Type out every line below exactly as it reads.
::::::::
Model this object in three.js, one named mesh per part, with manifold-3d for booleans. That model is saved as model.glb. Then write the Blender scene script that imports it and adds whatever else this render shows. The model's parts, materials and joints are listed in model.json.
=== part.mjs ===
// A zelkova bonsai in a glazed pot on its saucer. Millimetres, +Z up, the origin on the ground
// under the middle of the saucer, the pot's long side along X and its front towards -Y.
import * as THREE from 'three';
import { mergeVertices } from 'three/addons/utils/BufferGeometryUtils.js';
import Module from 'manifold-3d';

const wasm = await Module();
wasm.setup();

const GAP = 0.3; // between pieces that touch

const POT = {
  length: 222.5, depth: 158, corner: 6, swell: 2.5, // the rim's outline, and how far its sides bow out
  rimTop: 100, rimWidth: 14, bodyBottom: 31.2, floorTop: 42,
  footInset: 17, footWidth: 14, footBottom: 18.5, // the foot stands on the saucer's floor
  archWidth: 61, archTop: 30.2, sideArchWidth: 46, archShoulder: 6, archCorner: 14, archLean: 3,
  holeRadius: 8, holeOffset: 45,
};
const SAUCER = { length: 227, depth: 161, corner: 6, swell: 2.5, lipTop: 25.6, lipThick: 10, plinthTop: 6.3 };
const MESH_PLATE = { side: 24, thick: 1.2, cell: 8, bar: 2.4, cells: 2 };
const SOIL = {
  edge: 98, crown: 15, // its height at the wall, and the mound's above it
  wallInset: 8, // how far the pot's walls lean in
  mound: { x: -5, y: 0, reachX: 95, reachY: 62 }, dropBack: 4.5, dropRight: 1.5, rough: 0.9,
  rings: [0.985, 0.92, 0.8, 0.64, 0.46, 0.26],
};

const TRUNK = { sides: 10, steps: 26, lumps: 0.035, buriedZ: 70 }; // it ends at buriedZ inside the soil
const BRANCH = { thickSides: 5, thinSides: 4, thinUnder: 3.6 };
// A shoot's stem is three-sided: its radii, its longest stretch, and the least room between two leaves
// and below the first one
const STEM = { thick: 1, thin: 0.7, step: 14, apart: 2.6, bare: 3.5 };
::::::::
Response below -
Model this object in three.js, one named mesh per part, with manifold-3d for booleans. That model is saved as model.glb. Then write the Blender scene script that imports it and adds whatever else this render shows. The model's parts, materials and joints are listed in model.json.
=== part.mjs ===
// A zelkova bonsai in a glazed pot on its saucer. Millimetres, +Z up, the origin on the ground
// under the middle of the saucer, the pot's long side along X and its front towards -Y.
import * as THREE from 'three';
import { mergeVertices } from 'three/addons/utils/BufferGeometryUtils.js';
import Module from 'manifold-3d';

const wasm = await Module();
wasm.setup();

const GAP = 0.3; // between pieces that touch

const POT = {
  length: 222.5, depth: 158, corner: 6, swell: 2.5, // the rim's outline, and how far its sides bow out
  rimTop: 100, rimWidth: 14, bodyBottom: 31.2, floorTop: 42,
  footInset: 17, footWidth: 14, footBottom: 18.5, // the foot stands on the saucer's floor
  archWidth: 61, archTop: 30.2, sideArchWidth: 46, archShoulder: 6, archCorner: 14, archLean: 3,
  holeRadius: 8, holeOffset: 45,
};
const SAUCER = { length: 227, depth: 161, corner: 6, swell: 2.5, lipTop: 25.6, lipThick: 10, plinthTop: 6.3 };
const MESH_PLATE = { side: 24, thick: 1.2, cell: 8, bar: 2.4, cells: 2 };
const SOIL = {
  edge: 98, crown: 15, // its height at the wall, and the mound's above it
  wallInset: 8, // how far the pot's walls lean in
  mound: { x: -5, y: 0, reachX: 95, reachY: 62 }, dropBack: 4.5, dropRight: 1.5, rough: 0.9,
  rings: [0.985, 0.92, 0.8, 0.64, 0.46, 0.26],
};

const TRUNK = { sides: 10, steps: 26, lumps: 0.035, buriedZ: 70 }; // it ends at buriedZ inside the soil
const BRANCH = { thickSides: 5, thinSides: 4, thinUnder: 3.6 };
// A shoot's stem is three-sided: its radii, its longest stretch, and the least room between two leaves
// and below the first one
const STEM = { thick: 1, thin: 0.7, step: 14, apart: 2.6, bare: 3.5 };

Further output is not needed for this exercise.